Trauern für den Neuanfang

Leugnen, Trauer, Wut, Akzeptanz: An den vier Phasen führt laut Psychologen kein Weg vorbei, um sich auf einen neuen Lebensabschnitt vorzubereiten. Wie lange die Phasen jeweils dauern, ist jedoch sehr unterschiedlich - und völlig unabhängig von der Dauer der Beziehung.

So beschreibt Autorin Jennifer Wright in ihrem Buch, wie sich die britische Schriftstellerin Caroline Lamb über Jahre hinweg weigerte, das Ende ihrer Affäre mit dem Dichter Lord Byron zu akzeptieren. Ungeachtet der Tatsache, dass sie selbst mit einem anderen Mann verheiratet war, verhielt sich Lamb wie eine tyrannische Stalkerin. Sie schickte dem abtrünnigen Byron Briefe mit ausgerissenen Schamhaaren, bedrohte ihn mit einem Messer und brachte rufschädigende Gerüchte über ihn über seine vermeintliche Homosexualität, Pädophilie und inzestuöse Affären in Umlauf.

Vernünftig wäre wohl eher das Gegenteil gewesen: "Keine Treffen, keine Briefe, möglichst nicht in Erinnerungen schwelgen - kalter Entzug sozusagen", empfiehlt die US-Hirnforscherin Lucy Brown, die die Auswirkungen von Liebeskummer ausführlich untersucht hat, den Verlassenen.

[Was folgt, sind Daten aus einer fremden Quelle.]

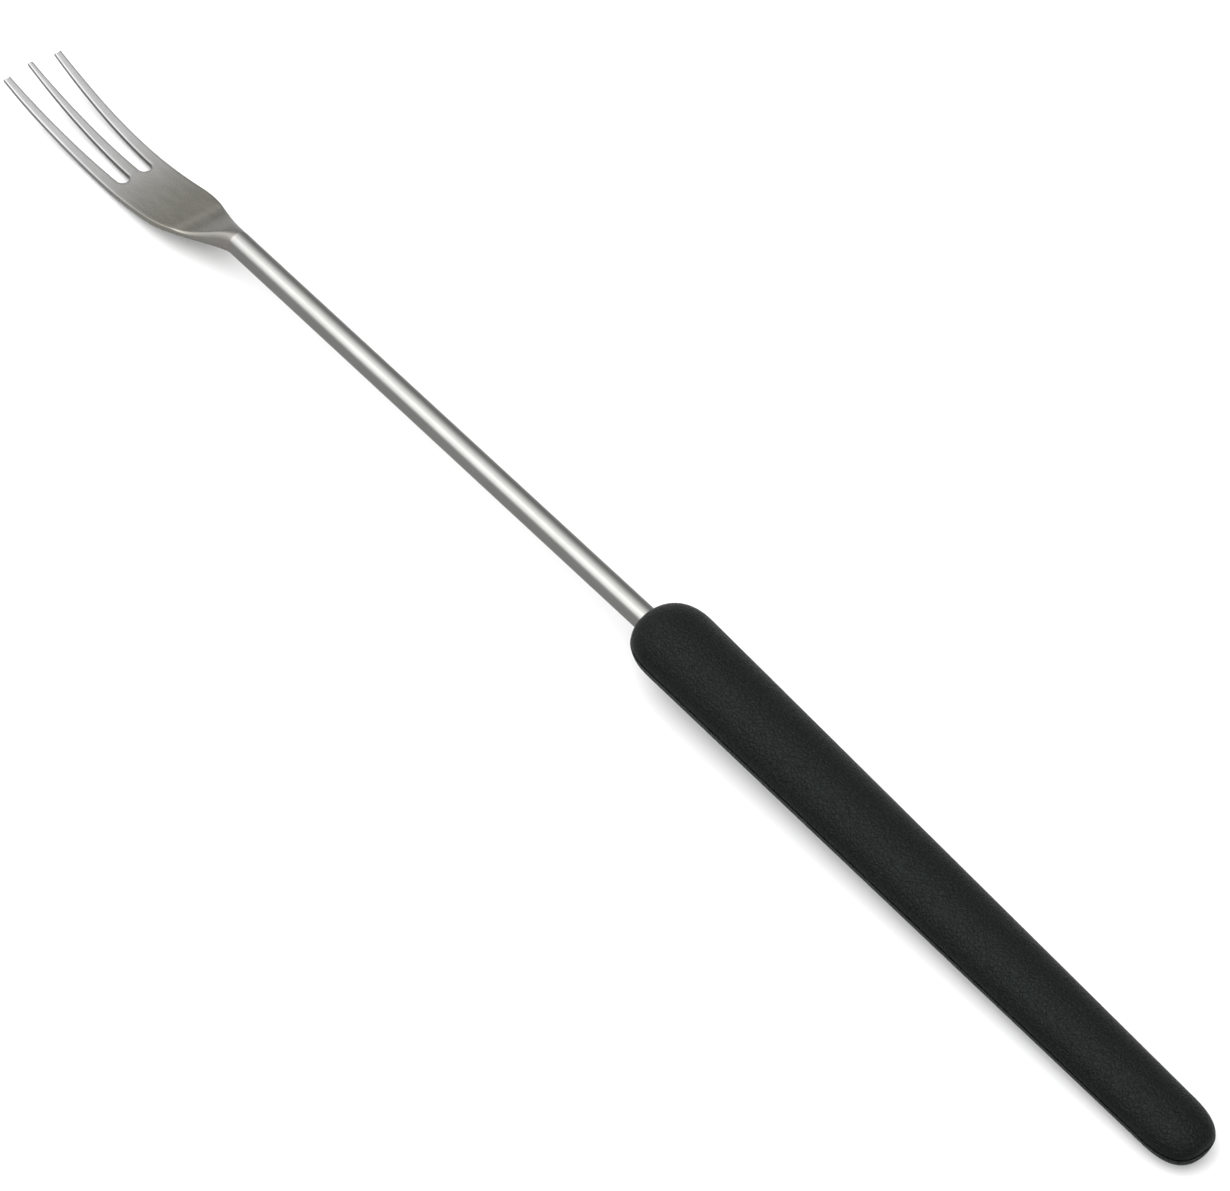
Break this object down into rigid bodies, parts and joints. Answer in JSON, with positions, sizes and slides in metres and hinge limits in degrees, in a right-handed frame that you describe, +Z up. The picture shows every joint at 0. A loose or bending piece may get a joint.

"Keine Treffen, keine Briefe" - womöglich hat Charlize Theron da etwas falsch verstanden, als sie 2015 ihre Beziehung zu Sean Penn beendete und damit eine neue Trennungskategorie schuf: Ghosting, eine fiese, aber leider recht zeitgemäße Art, sich aus dem Staub zu machen.

Nach 20 Jahren Freundschaft und 18 Monaten Beziehung brach die Hollywood-Schauspielerin den Kontakt zu dem damals 55-Jährigen völlig überraschend ab und stellte die Kommunikation restlos ein: kein klärendes Gespräch, kein Anruf, kein Abschiedsbrief. In diesem Fall hatte der "kalte Entzug" das Leid erst erzeugt, statt es zu lindern. Sean Penn dürfte ziemlich viel Kleenex und Eiscreme gebraucht haben, um das zu verkraften.

"Auch wenn es wehtut und sehr, sehr schwer ist: Schauen Sie nach vorne", rät Paartherapeut Wilchfort. Das sei auch wichtig für einen Neustart." Abgesehen davon ist es schade um die schönen Momente, die man gemeinsam erlebt hat."

Manchmal hilft dabei auch eine symbolische Handlung: Auf Ebay versuchen derzeit 563 Personen, einen "Ehering, gebraucht" loszuwerden.